Are they active in Russia? First, there’s a LaRouche office in Russia—the so-called Schiller Institute. And the Executive Intelligence Review has a Russian website with all the same stuff as the original only it looks even more insane in Russian:
British agents and advocates for genocide organized the American imperial coup in Ukraine. My God. However, they just didn’t show up yesterday. Lyndon LaRouche himself has been regularly interviewed on RT since 2008.

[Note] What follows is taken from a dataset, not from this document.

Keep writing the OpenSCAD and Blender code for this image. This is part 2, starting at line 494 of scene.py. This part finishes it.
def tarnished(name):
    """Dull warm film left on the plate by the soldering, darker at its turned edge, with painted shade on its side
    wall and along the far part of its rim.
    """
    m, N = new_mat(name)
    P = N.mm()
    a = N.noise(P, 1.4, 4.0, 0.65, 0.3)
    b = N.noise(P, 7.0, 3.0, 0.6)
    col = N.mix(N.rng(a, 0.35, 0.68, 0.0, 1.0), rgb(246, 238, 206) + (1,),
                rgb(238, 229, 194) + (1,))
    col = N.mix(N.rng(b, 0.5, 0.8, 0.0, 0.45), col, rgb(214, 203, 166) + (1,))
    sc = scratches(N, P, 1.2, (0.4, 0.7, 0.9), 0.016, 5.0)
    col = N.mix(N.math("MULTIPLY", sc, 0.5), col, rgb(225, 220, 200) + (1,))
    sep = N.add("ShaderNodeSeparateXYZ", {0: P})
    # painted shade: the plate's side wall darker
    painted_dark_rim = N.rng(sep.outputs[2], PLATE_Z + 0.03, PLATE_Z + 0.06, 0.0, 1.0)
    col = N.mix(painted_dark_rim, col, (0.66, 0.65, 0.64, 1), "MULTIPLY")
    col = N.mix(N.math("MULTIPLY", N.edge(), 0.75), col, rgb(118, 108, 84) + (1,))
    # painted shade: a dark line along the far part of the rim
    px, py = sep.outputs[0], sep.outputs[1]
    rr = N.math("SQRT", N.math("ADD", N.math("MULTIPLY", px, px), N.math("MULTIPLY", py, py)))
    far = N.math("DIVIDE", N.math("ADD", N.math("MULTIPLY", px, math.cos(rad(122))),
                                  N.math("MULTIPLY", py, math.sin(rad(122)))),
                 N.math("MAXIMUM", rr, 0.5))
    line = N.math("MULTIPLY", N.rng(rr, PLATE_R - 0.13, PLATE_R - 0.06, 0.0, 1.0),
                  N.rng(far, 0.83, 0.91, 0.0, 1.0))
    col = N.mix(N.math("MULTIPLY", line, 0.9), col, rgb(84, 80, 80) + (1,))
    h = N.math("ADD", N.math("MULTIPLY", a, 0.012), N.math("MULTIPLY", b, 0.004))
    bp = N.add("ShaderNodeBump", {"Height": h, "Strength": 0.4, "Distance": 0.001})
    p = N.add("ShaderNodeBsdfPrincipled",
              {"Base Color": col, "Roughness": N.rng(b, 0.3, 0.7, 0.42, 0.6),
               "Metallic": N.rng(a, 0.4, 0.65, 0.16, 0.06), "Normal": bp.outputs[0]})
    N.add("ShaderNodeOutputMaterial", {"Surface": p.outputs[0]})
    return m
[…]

But he also didn’t appear out of thin air. The thing is, Lyndon LaRouche isn’t the personal and longtime friend of just anyone, but of Sergei Glazyev, the adviser to the President on regional economic integration. Here’s LaRouche and Glazyev together at a joint press conference in 2001:
And here’s a personal congratulation from Glazyev to Lyndon LaRouche on EIR‘s Russian site:
As you can see, these “experts” and “analysts” on the Russian television aren’t picked out of thin air or by the whim of broadcast news editor, but from the friends of those in the highest levels of the Russian government. Dugin, Glazyev, and the Rodina Party have close ties with the European and American far-right, neo-Nazis and other yahoos, who are dragged on television as influential Western political scientists and journalists when they really aren’t. And they are so very pleased when they’re let on television. Even if they’re introduced as important people in Russia and not back home. The Rodina Party, which Glazyev belongs, is also a major supplier of a variety of hand-fed “experts” for television. For example, Vesti has constantly quoted John Laughland at least since 2002:
Now Laughland is cited as the “Director of Studies at the Institute of Democracy and Cooperation.” The respectably named Institute of Democracy and Cooperation, or the Institut de la Démocratie et de la Coopération is headquartered in Paris. Only Laughland is not really he director of this institute nor is any Monsieur for that matter. It’s Natalia Narochnitskaya, a former Duma deputy from the Rodina party from 2003 to 2007. Putin personally appointed her as director.
Narochnitskaya has also been good friends with Laughland for ages.
The Institute for Democracy and Cooperation is an NGO officially established and financed from Russia. So, if you see such experts on television, don’t be fooled by the Institute for Democracy and Cooperation and Mr. Laughland criticizing NATO, America and democracy. It’s all for the homeland. In such cases don’t let your noodles hang on your ears and stay by the phone.
PS: Noodle Remover thanks Anton Shekhovtsov, whose profound research has provided a lot of useful leads on the links between the Russian political establishment and the European and American far-right.